More games including a tip-top ping-pong simulation.
This, the most bass-heavy web site on the web, is a favourite of ours. If your office needs chilling out a little and you happen to have a subwoofer connected to your PC, you will love Dub Selector. It's a collection of half a dozen Flash applications, each with a different, hallucinogenic interface that allows you to boom original dub creations through the workplace. You will either be hailed as the Ranking Don Gorgon as people break out the Red Stripe and herb or you'll be bundled away roughly by security. It all depends on the type of firm you work for.
This website's popularity, and therefore its usefulness, has exploded over the last few years. The concept is simple - each school, university and college has a homepage where ex-pupils and students submit their name, year of leaving and some biographical details. You have to pay £5 to view email addresses, but people have found ways to get around that.
Having entered your own details in the correct place, you can sit back and wait as people decide to contact you as they appear on the list, one by one . Friendsreunited can turn up some real gems: "To everybody I bullied at school, I'm really sorry. I'm now working as a prison officer." goes one entry. Others have rekindled long-extinct old flames. This site succeeds in answering those "where are they now?" questions. It sometimes has the air of the Final Judgement about it, when all the lost souls from your past rise again and account for themselves, but we recommend it nonetheless.
This site is devoted to the work of Chris Morris, an iconoclastic British comic who blends slick satire with absurd deception. He's been doing it for years but hit the headlines earlier this decade with a Brasseye Special that sent up the hypocrisy of the media's depiction of children and the sensationalisation of the threats they face. He was demonised by the more ignorant, reactionary sections of the press and may even face a police investigation.
Most of his oeuvre, from the classic news spoofs of The Day Today , the dark, dystopian Jam and earlier episodes of Brasseye is here in a range of video and audio formats.
Self-testing with Queendom.com
There are probably more ways of measuring your potential, intelligence, knowledge, attitudes and personality on Queendom.com than on any other web site. It's quite astonishing, they seem to add new tests every day. The name hints that the content is aimed at women, but there's no reason why men shouldn't find it useful and entertaining too. Queendom.com is an excellent site.
Away from your desk
So, what if you're fed up with staring at that screen and don't want to do it for a moment longer? Well, for modern office workers at least, it's pretty difficult. The simple things - putting your feet up and reading the paper, making long telephone calls, flicking peanuts into the wastebasket - these are all honourable diversions. But being I-resign.com, we have to offer you a little more.
Across the divide communication
We witnessed this time-wasting technique close-up at the I-resign.com offices. Email and text messaging has given people new ideas about communicating with strangers by novel means. On this occasion two offices on the second floor of separate buildings face each other across the street. It's easy to see into the office opposite, and vice versa. They look like a nice bunch, always laughing and joking. But it might as well be a firm of mime artists, we can't hear a thing they say and they can't hear us. It's hard to discern their intentions - maybe they hate us.

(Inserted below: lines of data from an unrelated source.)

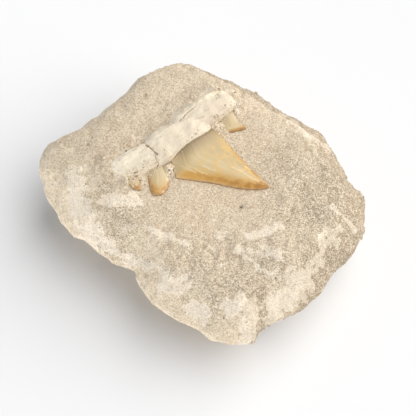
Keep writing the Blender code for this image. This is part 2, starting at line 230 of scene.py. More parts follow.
# ---- Marks on the tooth, in its own frame ----
# Cracks of the root: line, half width, depth.
ROOT_CRACKS = (
    (((-13.3, 9.6), (-13.2, 8.9), (-12.8, 7.1), (-12.5, 5.1), (-12.3, 4.4)), 0.15, 0.5),
    (((-13.5, 9.3), (-13, 8.3)), 0.3, 0.6),
    (((-12.5, 5.2), (-12.2, 4.3)), 0.24, 0.5),
    (((-13.2, 4), (-13.5, 2.6), (-13.4, 1.2)), 0.16, 0.35),
    (((-12.6, 4.4), (-13.2, 4)), 0.08, 0.2),
    (((0.4, 9.6), (1.6, 10.3), (3.2, 10.8), (4.7, 11.1), (6.4, 11.2), (8.2, 11.4)), 0.18, 0.36),
    (((5.2, 7.6), (7, 7.2), (8.8, 6.9)), 0.14, 0.2),
    (((12, 11.9), (15.6, 11.7), (18.8, 11)), 0.1, 0.12),
    (((-22.4, 9.5), (-20.3, 9.7), (-17.4, 9.5)), 0.1, 0.12),
    (((-19.3, 8.8), (-16.4, 8.9)), 0.1, 0.1),
    (((-8.5, 8), (-2.8, 7.6), (3, 7.1)), 0.08, 0.06),
)
DARK_DEPTH = 0.5  # cracks at least this deep are as dark as they get
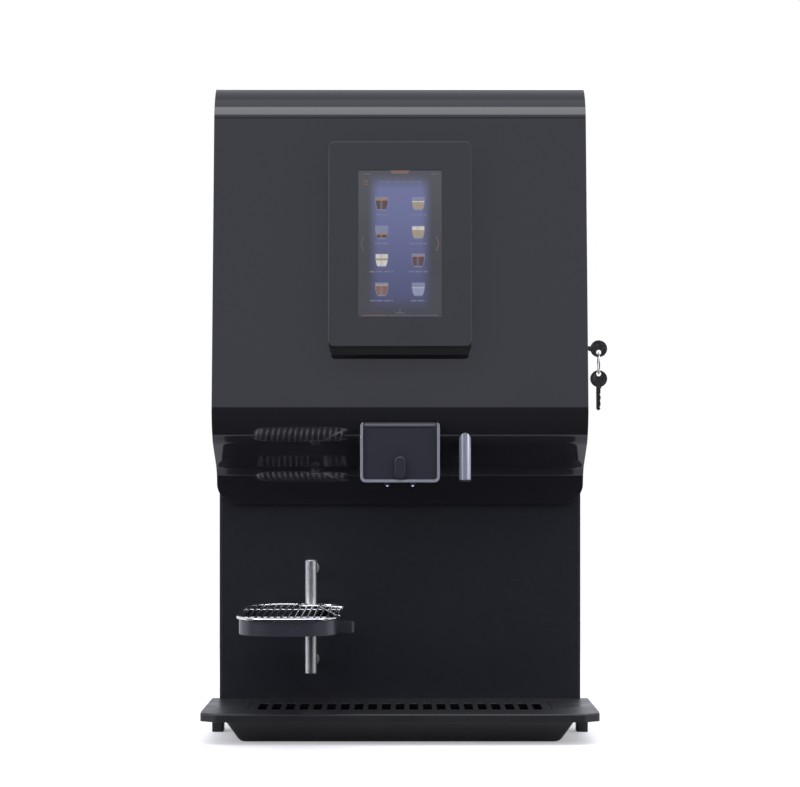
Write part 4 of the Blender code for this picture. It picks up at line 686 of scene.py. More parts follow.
def displayPrint():
    # generic drinks menu: eight glasses, name bars, arrows and a page marker
    face = -touch["proud"] + touch["recess"] - 0.0001
    deep = 0.00015

    def shape(points, colour):
        return tinted(plate("mark", [(x / 1000, z / 1000) for x, z in points], face - deep, face, "Y", 0),
                      colour)

    def bar(x, z, wide, tall, colour):
        return shape([(x - wide / 2, z - tall / 2), (x + wide / 2, z - tall / 2),
                      (x + wide / 2, z + tall / 2), (x - wide / 2, z + tall / 2)], colour)

    def cupSide(low, high, half, foot, tall):
        # right-hand side of a rounded glass between two shares of its height
        steps = [low + (high - low) * i / 5 for i in range(6)]
        return [(foot + (half - foot) * min(1, 1.7 * s) ** 0.5, tall * (s - 0.5)) for s in steps]

    def ringAt(x, z, side):
        return [(x - a, z + b) for a, b in side[::-1]] + [(x + a, z + b) for a, b in side]

    def glass(x, z, layers):
        # layers: (bottom, top, colour) as shares of the glass's height
        tall = 15.4
        made = [shape(ringAt(x, z, cupSide(0, 1, 7.9, 4.6, tall + 1)), (0.19, 0.21, 0.34))]
        for low, high, colour in layers:
            made.append(shape(ringAt(x, z, cupSide(low, high, 7.2, 4.3, tall)), colour))
            pale = tuple(0.72 * c + 0.075 for c in colour)
            made.append(shape(ringAt(x - 0.5, z, [(1.6, b) for _, b in cupSide(low, high, 7.2, 4.3, tall)]),
                              pale))
            made[-2].data.transform(Matrix.Translation((0, -0.00004, 0)))
            made[-1].data.transform(Matrix.Translation((0, -0.00008, 0)))
        return made

    def words(x, z, wide, tall, colour):
        # a line of small strokes that stands for lettering, with no readable letters
        made, at, i = [], -wide / 2, 0
        while at < wide / 2 - 0.6:
            step = (1.5, 1.1, 1.7, 0.9, 1.4, 1.2)[i % 6]
            if i % 7 != 5:
                made.append(bar(x + at + step / 2, z, step * 0.72, tall * (1, 0.8, 1, 0.9)[i % 4], colour))
            at, i = at + step, i + 1
        return made

    espresso, milk, cream = (0.07, 0.032, 0.022), (0.36, 0.28, 0.18), (0.62, 0.60, 0.56)
    cocoa, water, crema = (0.20, 0.085, 0.06), (0.25, 0.29, 0.42), (0.34, 0.16, 0.07)
    drinks = (((0.05, 0.74, espresso), (0.74, 0.90, crema)),
              ((0.05, 0.62, milk), (0.62, 0.70, cream)),
              ((0.05, 0.30, espresso), (0.30, 0.42, crema)),
              ((0.05, 0.68, milk), (0.68, 0.96, cream)),
              ((0.05, 0.50, cream), (0.50, 0.66, milk), (0.66, 0.98, cream)),
              ((0.05, 0.78, (0.075, 0.030, 0.040)), (0.78, 0.88, crema)),
              ((0.05, 0.76, cocoa), (0.76, 0.88, milk)),
              ((0.05, 0.60, water), (0.60, 0.68, (0.40, 0.44, 0.55))))
    labels = (14, 21, 16, 21, 29, 22, 28, 18)
    made = []
    for i, (layers, wide) in enumerate(zip(drinks, labels)):
        x, z = (-22 if i % 2 == 0 else 22), (49, 13.8, -20.6, -56)[i // 2]
        made += glass(x, z, layers)
        made += words(x, z - 13.8, wide, 2.0, (0.17, 0.18, 0.27))
    copper, grey = (0.20, 0.095, 0.05), (0.085, 0.09, 0.11)
    made.append(shape([(-12, 90), (-9.5, 85.8), (9.5, 85.8), (12, 90)], (0.17, 0.10, 0.07)))
    made += words(0, 75.5, 50, 3.6, (0.13, 0.14, 0.21))
    made += [bar(-41.5, 77.5 - 2.4 * i, 6, 0.8, copper) for i in range(3)]
    made += [bar(x, 85.5, 9, 1.5, grey) for x in (-40, 42)]
    for side, colour in ((-1, grey), (1, copper)):
        for end in (-1, 1):
            made.append(shape([(side * 43.2, end * 9.0), (side * 46.6, 0), (side * 47.5, 0),
                               (side * 44.1, end * 9.0)],
                              colour))
    made += [bar(x, -87.6, 29, 0.9, colour) for x, colour in ((-30.5, copper), (0.5, grey), (31.5, grey))]
    made.append(shape([(-1.6, -82.2), (1.6, -82.2), (0, -80.6)], (0.16, 0.16, 0.20)))
    made.append(bar(0, -84.8, 11, 1.3, grey))
    s = Shader("menuPrint", (0.012, 0.012, 0.016), 0.10)
    printed = s.node("ShaderNodeAttribute", {"attribute_name": "tint"}, output="Color")
    s.set(glow=s.mix(s.noise(0.0012, 1).ramp(0.3, 0.7) * 0.18, printed, (0.03, 0.03, 0.05)),
          glowStrength=0.92)
    return own(onSlope(joined("menuPrint", *made)), "door", s.material, "screen_glass")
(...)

Then, one day last month, a breakthrough: a piece of paper appeared on the window opposite. Upon it, a classic smiley face printed in black ink: the international symbol of greeting and goodness. Maybe one day smiley faces will be etched onto interstellar probes in order to convey humanity's positive vibes to any civilisation that might find them. Here on earth, they definitely get things moving. In response, a smiley face appeared on our side of the divide. Contact!
It started to rain. The old image was torn down and replaced by a sad smiley, this one bemoaning the pixelated raindrops that beat down upon it's perfectly round head. The reply - a winking smiley face with an umbrella. and so it went on, a dialogue was opened. Finally a piece of paper with an email address appeared and communication continued along more conventional lines.
So, if you're bored with everyone in your office, everyone in your building, take a look out of the window and across the street - does anyone take your fancy? A couple of sheets of A4 and a printer are all it takes to bridge the gap and build new networks of friends and contacts. It may even lead to a new job or, at the very least, an intense and exclusively sexual relationship with a near stranger.
Something to ponder
Maybe you're the more cerebral type, someone whose mind is prone to flights of fancy tempered by scientific rigour. Well then, maybe you can help. I've been tormented by the following question for my entire working life and I'd appreciate the assistance of anybody out there who has enough raw intelligence to solve it for me. If you have time and mental energy on your hands, please, please, spend a few moments pondering this:
How big would a Big Mac have to be in order that its gravity generated sufficient heat to keep it warm enough to eat for all eternity? And there are supplementary questions: would orbiting gherkins smash it into oblivion before the final bun layer could settle? Would it have its own mayonnaisosphere and ketchup oceans? What of its meat tectonics? Could life or even civilisation flourish on a burger-based world?
It's a question that takes up whole chunks of my afternoon some days, usually while I'm mopping congealed beef fat from my chin. I hope it gives you some pleasure too.